US report shows uptick in Iraq violence since Jan.
By David Morgan
WASHINGTON, March 11 (Reuters) - Iraq has seen an uptick in violence since January, including high-profile suicide and car bomb attacks, partly as a result of recent U.S.-led offensives against Islamist militants, the Pentagon said on Tuesday.
Despite the uptick, Iraq continues to see a sharp overall decline in violence as a result of several factors including last year's build-up of U.S. forces, the U.S. Defense Department said in its latest quarterly report on the war.
Since June, when the last combat brigade in President George W. Bush's so-called surge strategy arrived in Iraq, deaths from sectarian violence have fallen 90 percent, the report said. Total civilian deaths were down more than 70 percent over the same period.
"Key indicators are at levels last seen consistently in mid-2005, with indirect fire attacks at levels not seen since early 2004," the report said.
But the Pentagon also reported a rise in security incidents since January in Nineveh and Diyala provinces and other areas where al Qaeda in Iraq militants have flocked since being driven from former strongholds by U.S.-allied Sunni tribesmen.
The report described the increased violence as a "short term" result of military operations against insurgents that began in January.
Defense officials could not say how closely the violence sparked by the offensives was related to a rise in high-profile bombings, calculated to inflict mass casualties.
"In January 2008, high-profile attacks rose for the first time in five months as a result of a slight increase in person-borne IEDs (improvised explosive devices) and a slight increase in vehicle-borne IED's," the report said.
FRAGILE CALM
Charts of attack data in the report showed the increase in high-profile bombings extending into February with a small rise in civilian deaths for the same period. No figures accompanied the charts.
Attacks with Iranian-made armor-piercing roadside bombs doubled in January, compared with December, according to defense officials. The report said the rate of attacks with the explosively formed penetrators, or EFPs, also remained above December levels in February.

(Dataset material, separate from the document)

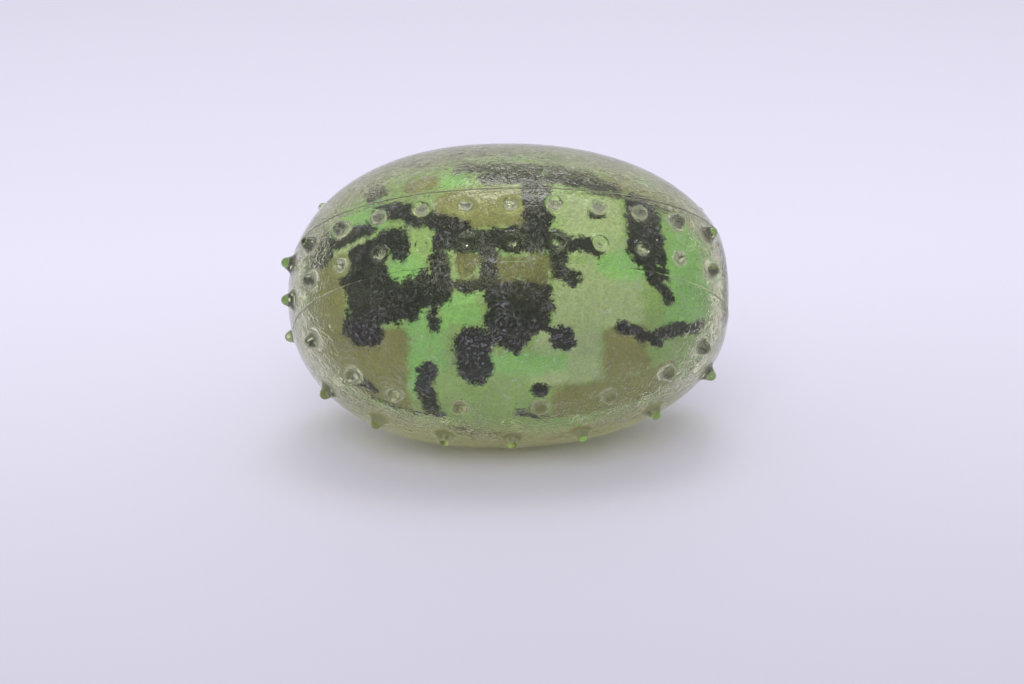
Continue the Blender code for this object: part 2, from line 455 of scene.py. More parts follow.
def solid_of_sheets(name, outer, inner, wrap, kept=None):
    """A closed solid between two grids of points of one shape (rows, columns, 3). wrap joins the last
    column to the first. kept marks the cells that are there, and every open side gets a wall. Returns
    the mesh, and which points of the two grids are its points."""
    rows, columns = outer.shape[:2]
    across = columns if wrap else columns - 1
    kept = np.ones((rows - 1, across), bool) if kept is None else kept
    index = np.arange(rows * columns).reshape(rows, columns)
    right = np.roll(index, -1, 1) if wrap else index[:, 1:]
    left = index if wrap else index[:, :-1]
    a, b, c, d = left[:-1], right[:-1], right[1:], left[1:]
    under = rows * columns
    cells = np.stack((a, b, c, d), -1)[kept]
    faces = [cells, cells[:, ::-1] + under]
    padded = np.zeros((rows + 1, across + 2), bool)
    padded[1:-1, 1:-1] = kept
    if wrap:
        padded[1:-1, 0], padded[1:-1, -1] = kept[:, -1], kept[:, 0]
    for neighbour, start, end in (
        (padded[:-2, 1:-1], a, b),
        (padded[1:-1, 2:], b, c),
        (padded[2:, 1:-1], c, d),
        (padded[1:-1, :-2], d, a),
    ):
        open_side = kept & ~neighbour
        one, two = start[open_side], end[open_side]
        faces.append(np.stack((two, one, one + under, two + under), -1))
    points = np.concatenate((outer.reshape(-1, 3), inner.reshape(-1, 3)))
    faces = np.concatenate(faces)
    used = np.unique(faces)
    place = np.zeros(len(points), int)
    place[used] = np.arange(len(used))
    return mesh_from(name, points[used], place[faces].tolist()), used


def turned(name, x, r, around, axis_height):
    """A profile (x, r) turned round the ball's axis, its ends on the axis."""
    turn = np.linspace(0, 2 * math.pi, around, endpoint=False)
    across, up = r[:, None] * np.cos(turn), axis_height + r[:, None] * np.sin(turn)
    return solid_of_rings(name, np.stack(np.broadcast_arrays(x[:, None], across, up), -1))


def wander(turn, size):
    """A line's small wobble: five sine waves of unlike lengths, added."""
    waves = ((37, 0.2, 0.3), (71, 1.9, 0.25), (113, 4.1, 0.2), (191, 0.7, 0.15), (283, 2.6, 0.1))
    return size * sum(share * np.sin(count * turn + start) for count, start, share in waves)


def weld_stray(offset, edge, turn, size):
    """How far a moulding's points stray across the weld: the wander, dying away from the edge as
    exp(-distance / WELD_FADE)."""
    return np.exp(-np.abs(np.abs(offset) - edge) / WELD_FADE) * wander(turn, size)


def nub_seats(node, egg):
    """Foot and direction of every nub on a CAD node: the node's points near the full nub height are
    grouped by closeness, and each group's middle is a tip."""
    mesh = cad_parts[node].data
    points = np.empty(len(mesh.vertices) * 3, np.float32)
    mesh.vertices.foreach_get("co", points)
    points = np.unique(points.reshape(-1, 3).astype(float).round(7), axis=0)
    local = points - egg.middle
    size = egg.gauge(local[:, 0], np.hypot(local[:, 1], local[:, 2]), 0.0)
    rise = np.linalg.norm(local, axis=1) * (1 - 1 / size)
    tips = points[rise > TIP_SHARE * rise.max()]
    near = np.linalg.norm(tips[:, None] - tips[None], axis=2) < TIP_SPREAD
    leader = near.argmax(1)
    return [egg.foot(tips[leader == one].mean(0)) for one in np.unique(leader)]


def nub_profile(nubs):
    """A nub's side as a line from its tip: a round tip, a straight side that leans inward, a hollow
    at the foot (a curve through the corner between its two ends), and the skin as far as it is drawn
    up. Returns the distance along it, the distance from the nub's axis and the height."""
    tip, lean = nubs.tip_radius, nubs.lean
    turn = np.linspace(math.pi / 2, lean, 12)
    dome = np.stack((tip * np.cos(turn), nubs.height - tip + tip * np.sin(turn)), -1)
    corner = np.array((dome[-1, 0] + dome[-1, 1] * math.tan(lean), 0.0))
    side = np.array((math.sin(lean), -math.cos(lean)))
    start, end = corner - side * 2 * nubs.fillet, corner + (2 * nubs.fillet, 0)
    t = np.linspace(0, 1, 9)[:, None]
    hollow = (1 - t) ** 2 * start + 2 * t * (1 - t) * corner + t**2 * end
    line = np.concatenate((dome, hollow, [(nubs.reach, 0.0)]))
    length = np.concatenate(([0], np.cumsum(np.linalg.norm(np.diff(line, axis=0), axis=1))))
    return length, line[:, 0], line[:, 1]


def raise_nubs(points, seats, nubs):
    """Draws nubs out of a fine surface: a point at a distance d from a nub's axis, within its reach,
    goes to the share d / reach of the way along the nub's side. Returns how much of each point is nub."""
    length, radii, heights = nub_profile(nubs)
    flat = points.reshape(-1, 3)
    share = np.zeros(len(flat))
    for foot, way in seats:
        away = flat - foot
        near = np.flatnonzero(np.einsum("ij,ij->i", away, away) < (1.5 * nubs.reach) ** 2)
        rise = away[near] @ way
        level = away[near] - rise[:, None] * way
        d = np.linalg.norm(level, axis=1)
        inside = d < nubs.reach
        near, rise, level, d = near[inside], rise[inside], level[inside], d[inside]
        along = d / nubs.reach * length[-1]
        radius, height = np.interp(along, length, radii), np.interp(along, length, heights)
        factor = np.where(d > TINY, radius / np.maximum(d, TINY), 0.0)
        flat[near] = foot + level * factor[:, None] + way * (rise * factor**2 + height)[:, None]
        share[near] = np.maximum(share[near], np.clip(height / NUB_BLEND, 0, 1))
    return share


def rest_on_table(points, softness):
    """Presses whatever is below the table up onto it, with a soft turn at the edge of the patch:
    z becomes (z + sqrt(z^2 + softness^2)) / 2."""
    z = points[..., 2]
    points[..., 2] = np.where(z < PRESSED_ZONE, (z + np.sqrt(z * z + softness**2)) / 2, z)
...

The release of the new report, which covers December through February, coincided with a surge of violence that killed 46 people across Iraq on Tuesday.
The violence underscores the fragile nature of the relative calm that has taken hold across Iraq, as the Bush administration moves to withdraw its extra combat forces by mid-summer.
There are now 162,000 U.S. troops in Iraq, but the number is expected to fall to about 140,000 by the end of July.
Gen. David Petraeus, the top U.S. commander in Iraq, is widely expected to recommend a pause in the troop drawdowns when he testifies to Congress next month.
U.S. officials say attacks have dropped more than 60 percent because of the U.S. force surge, the emergence of Sunnis allied with the United States against al Qaeda, improvements in the Iraqi army and a cease-fire declaration by radical Shi'ite cleric Moqtada al-Sadr.